▶ _PROBLEM STATEMENT_: Among the entries below, please repeat exactly and only the lines from the line containing "morse_taper_shank, rear_tenon)), 1))" to the line containing "for node in", both lines included.

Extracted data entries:
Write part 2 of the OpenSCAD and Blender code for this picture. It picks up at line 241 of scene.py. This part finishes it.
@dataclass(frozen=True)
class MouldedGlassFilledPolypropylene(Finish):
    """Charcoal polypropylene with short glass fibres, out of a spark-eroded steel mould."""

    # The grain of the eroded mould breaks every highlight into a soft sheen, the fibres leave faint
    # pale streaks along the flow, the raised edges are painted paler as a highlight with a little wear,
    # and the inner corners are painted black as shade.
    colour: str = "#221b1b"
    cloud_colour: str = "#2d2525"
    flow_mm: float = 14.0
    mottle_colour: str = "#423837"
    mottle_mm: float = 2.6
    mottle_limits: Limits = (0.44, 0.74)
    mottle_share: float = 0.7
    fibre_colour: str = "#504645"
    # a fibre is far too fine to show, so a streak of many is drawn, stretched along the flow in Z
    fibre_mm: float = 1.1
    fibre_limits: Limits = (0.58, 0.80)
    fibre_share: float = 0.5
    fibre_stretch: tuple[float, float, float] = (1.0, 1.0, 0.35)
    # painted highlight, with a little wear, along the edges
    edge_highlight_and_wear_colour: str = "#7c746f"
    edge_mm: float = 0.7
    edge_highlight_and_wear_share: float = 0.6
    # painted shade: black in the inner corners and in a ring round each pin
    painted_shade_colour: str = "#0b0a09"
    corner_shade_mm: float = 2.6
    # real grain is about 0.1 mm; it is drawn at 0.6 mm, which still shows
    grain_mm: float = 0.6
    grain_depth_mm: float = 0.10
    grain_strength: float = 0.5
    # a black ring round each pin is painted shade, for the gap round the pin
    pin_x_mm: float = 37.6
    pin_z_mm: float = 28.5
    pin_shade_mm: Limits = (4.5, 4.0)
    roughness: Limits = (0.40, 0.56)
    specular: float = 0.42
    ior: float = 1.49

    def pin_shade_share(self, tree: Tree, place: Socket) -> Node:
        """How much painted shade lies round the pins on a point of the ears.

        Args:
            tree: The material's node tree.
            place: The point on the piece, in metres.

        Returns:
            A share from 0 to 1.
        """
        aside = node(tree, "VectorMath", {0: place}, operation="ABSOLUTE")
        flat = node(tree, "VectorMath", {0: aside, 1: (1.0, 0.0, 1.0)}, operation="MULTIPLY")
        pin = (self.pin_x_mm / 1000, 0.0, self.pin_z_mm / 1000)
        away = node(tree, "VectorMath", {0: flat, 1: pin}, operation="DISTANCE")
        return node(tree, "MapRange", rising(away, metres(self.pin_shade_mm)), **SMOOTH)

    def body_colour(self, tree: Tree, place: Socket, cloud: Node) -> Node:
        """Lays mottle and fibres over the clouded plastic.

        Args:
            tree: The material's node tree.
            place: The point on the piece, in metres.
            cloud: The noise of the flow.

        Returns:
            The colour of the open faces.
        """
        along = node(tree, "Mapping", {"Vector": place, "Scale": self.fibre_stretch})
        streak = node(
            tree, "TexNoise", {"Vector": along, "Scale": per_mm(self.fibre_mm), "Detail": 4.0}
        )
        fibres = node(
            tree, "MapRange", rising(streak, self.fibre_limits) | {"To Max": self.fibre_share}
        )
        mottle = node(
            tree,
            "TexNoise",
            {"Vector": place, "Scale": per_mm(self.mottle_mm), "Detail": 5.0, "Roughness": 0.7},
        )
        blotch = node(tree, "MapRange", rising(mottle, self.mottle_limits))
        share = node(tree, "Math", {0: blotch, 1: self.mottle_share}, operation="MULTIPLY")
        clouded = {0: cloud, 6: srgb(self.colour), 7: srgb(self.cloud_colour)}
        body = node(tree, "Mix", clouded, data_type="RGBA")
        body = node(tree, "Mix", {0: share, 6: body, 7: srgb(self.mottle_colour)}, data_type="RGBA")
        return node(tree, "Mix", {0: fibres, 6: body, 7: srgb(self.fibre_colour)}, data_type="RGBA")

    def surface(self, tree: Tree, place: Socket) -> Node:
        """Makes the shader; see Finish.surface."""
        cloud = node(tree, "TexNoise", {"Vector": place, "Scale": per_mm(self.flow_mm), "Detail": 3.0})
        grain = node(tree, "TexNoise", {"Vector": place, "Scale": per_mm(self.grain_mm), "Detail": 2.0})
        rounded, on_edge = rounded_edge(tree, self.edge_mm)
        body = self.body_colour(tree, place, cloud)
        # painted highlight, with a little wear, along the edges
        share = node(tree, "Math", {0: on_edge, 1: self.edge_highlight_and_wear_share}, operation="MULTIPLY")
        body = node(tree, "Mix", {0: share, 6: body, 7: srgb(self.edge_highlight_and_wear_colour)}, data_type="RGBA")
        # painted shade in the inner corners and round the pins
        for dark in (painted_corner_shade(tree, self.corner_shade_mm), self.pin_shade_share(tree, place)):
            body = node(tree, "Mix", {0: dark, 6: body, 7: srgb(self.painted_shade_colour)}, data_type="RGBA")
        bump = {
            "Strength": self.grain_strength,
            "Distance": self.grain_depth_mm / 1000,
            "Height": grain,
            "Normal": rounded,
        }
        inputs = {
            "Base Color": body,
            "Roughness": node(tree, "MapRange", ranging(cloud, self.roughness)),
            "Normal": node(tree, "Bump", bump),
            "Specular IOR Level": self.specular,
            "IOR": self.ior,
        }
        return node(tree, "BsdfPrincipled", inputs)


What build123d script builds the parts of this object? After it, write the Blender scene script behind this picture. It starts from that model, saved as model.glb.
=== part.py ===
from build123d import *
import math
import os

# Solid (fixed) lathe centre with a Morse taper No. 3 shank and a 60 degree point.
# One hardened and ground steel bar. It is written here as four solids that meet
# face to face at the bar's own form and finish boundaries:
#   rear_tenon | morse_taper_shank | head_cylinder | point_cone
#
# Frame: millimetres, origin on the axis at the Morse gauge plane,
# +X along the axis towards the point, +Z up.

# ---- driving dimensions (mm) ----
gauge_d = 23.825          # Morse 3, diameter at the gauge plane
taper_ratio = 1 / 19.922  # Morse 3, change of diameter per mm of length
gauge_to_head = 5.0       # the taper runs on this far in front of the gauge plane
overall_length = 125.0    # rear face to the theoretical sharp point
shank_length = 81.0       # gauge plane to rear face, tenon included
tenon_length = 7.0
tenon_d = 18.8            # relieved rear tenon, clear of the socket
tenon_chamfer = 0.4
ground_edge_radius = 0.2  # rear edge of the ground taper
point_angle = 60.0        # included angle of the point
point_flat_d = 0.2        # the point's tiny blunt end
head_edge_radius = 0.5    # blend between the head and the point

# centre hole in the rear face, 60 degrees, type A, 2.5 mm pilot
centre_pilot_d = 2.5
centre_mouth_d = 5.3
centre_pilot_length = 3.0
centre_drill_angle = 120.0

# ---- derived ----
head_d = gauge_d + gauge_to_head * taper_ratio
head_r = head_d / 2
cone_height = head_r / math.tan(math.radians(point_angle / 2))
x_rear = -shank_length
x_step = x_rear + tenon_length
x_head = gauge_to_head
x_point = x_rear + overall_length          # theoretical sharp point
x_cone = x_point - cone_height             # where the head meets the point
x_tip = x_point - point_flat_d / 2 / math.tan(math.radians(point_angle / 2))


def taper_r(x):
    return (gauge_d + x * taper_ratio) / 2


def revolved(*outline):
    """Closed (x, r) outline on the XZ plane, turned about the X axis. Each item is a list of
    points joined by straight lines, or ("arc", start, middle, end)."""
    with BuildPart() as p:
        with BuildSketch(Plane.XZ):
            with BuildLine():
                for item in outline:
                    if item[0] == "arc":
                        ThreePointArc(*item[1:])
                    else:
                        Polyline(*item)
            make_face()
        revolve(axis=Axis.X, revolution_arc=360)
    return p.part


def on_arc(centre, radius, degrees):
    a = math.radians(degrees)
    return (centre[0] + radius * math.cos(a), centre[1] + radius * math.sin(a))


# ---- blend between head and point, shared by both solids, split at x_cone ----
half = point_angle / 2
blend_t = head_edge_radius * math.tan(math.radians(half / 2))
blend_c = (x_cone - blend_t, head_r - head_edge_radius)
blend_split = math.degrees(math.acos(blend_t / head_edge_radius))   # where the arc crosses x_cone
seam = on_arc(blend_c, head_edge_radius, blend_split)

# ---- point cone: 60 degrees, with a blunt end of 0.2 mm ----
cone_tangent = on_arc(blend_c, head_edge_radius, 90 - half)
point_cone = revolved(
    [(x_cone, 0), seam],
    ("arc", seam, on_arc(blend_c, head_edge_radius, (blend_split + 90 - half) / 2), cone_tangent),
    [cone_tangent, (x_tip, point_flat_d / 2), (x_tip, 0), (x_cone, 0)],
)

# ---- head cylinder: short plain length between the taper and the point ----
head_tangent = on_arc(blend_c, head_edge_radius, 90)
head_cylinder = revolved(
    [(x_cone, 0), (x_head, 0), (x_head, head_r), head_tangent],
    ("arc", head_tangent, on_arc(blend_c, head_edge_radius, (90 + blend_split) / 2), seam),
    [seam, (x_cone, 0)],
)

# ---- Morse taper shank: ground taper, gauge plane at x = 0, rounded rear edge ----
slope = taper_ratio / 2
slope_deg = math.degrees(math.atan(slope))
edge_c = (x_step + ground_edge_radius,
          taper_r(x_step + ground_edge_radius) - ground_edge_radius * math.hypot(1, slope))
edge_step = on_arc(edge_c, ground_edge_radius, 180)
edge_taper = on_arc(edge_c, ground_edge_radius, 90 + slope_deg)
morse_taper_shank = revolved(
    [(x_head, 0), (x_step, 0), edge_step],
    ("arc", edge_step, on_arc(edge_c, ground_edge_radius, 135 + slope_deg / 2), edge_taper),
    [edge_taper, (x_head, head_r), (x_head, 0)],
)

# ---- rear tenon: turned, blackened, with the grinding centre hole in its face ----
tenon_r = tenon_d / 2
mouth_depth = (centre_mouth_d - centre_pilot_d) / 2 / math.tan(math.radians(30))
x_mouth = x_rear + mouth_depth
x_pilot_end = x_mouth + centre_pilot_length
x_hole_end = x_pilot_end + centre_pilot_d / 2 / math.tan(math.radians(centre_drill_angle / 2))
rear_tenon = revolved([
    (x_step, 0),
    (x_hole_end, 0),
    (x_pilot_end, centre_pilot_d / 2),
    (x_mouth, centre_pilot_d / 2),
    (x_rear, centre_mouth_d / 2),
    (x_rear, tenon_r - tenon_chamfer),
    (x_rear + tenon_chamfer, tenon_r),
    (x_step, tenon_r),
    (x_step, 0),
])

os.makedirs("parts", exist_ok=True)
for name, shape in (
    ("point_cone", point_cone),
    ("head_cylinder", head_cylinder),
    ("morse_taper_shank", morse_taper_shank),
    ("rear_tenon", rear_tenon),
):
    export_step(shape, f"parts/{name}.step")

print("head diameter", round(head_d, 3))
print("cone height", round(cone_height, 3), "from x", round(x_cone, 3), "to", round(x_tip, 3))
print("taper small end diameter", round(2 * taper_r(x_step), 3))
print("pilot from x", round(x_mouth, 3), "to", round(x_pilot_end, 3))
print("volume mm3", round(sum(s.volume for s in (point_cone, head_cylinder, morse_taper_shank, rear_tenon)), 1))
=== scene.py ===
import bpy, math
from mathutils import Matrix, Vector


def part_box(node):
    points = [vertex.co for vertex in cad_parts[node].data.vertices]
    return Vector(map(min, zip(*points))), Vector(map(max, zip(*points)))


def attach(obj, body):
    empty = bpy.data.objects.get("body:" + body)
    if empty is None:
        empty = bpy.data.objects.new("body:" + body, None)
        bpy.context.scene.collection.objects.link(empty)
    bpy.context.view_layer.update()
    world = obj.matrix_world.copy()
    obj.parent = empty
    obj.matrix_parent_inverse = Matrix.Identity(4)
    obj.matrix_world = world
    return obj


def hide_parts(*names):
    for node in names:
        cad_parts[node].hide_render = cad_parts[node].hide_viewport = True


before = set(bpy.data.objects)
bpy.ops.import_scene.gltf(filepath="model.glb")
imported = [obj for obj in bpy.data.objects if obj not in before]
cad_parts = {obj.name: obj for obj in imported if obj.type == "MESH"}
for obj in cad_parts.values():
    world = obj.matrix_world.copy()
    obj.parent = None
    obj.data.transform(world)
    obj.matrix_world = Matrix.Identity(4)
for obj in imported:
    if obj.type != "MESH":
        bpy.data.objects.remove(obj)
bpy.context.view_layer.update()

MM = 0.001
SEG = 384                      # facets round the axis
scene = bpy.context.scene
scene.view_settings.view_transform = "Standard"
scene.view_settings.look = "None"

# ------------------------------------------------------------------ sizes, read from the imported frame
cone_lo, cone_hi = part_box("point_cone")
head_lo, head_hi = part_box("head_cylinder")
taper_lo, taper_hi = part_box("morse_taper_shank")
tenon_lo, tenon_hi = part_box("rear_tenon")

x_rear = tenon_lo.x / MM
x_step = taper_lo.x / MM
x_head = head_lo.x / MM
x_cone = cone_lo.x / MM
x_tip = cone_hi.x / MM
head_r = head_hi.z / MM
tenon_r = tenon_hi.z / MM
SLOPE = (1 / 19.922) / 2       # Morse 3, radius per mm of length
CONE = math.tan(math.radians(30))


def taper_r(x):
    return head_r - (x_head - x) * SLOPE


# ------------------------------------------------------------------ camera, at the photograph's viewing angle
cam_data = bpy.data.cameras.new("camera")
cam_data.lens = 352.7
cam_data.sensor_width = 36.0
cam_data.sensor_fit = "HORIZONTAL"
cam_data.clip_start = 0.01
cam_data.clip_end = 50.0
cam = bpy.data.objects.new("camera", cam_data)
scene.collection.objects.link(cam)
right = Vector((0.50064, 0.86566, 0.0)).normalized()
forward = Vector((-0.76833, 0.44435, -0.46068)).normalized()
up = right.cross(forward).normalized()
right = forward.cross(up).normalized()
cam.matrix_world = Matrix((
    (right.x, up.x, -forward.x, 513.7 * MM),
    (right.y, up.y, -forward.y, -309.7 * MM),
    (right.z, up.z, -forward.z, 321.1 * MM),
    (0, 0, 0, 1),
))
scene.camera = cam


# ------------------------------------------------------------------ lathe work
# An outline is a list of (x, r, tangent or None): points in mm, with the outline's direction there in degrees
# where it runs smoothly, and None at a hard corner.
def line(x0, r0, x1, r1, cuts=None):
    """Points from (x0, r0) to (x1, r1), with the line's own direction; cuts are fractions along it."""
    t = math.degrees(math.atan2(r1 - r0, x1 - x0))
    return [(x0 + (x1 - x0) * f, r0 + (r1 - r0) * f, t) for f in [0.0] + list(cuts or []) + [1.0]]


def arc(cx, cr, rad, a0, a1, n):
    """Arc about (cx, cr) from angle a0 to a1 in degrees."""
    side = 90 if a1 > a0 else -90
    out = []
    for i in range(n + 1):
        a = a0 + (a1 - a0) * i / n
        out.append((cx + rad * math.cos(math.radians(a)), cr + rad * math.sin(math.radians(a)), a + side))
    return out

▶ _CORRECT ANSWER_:
print("volume mm3", round(sum(s.volume for s in (point_cone, head_cylinder, morse_taper_shank, rear_tenon)), 1))
=== scene.py ===
import bpy, math
from mathutils import Matrix, Vector


def part_box(node):
    points = [vertex.co for vertex in cad_parts[node].data.vertices]
    return Vector(map(min, zip(*points))), Vector(map(max, zip(*points)))


def attach(obj, body):
    empty = bpy.data.objects.get("body:" + body)
    if empty is None:
        empty = bpy.data.objects.new("body:" + body, None)
        bpy.context.scene.collection.objects.link(empty)
    bpy.context.view_layer.update()
    world = obj.matrix_world.copy()
    obj.parent = empty
    obj.matrix_parent_inverse = Matrix.Identity(4)
    obj.matrix_world = world
    return obj


def hide_parts(*names):
    for node in names:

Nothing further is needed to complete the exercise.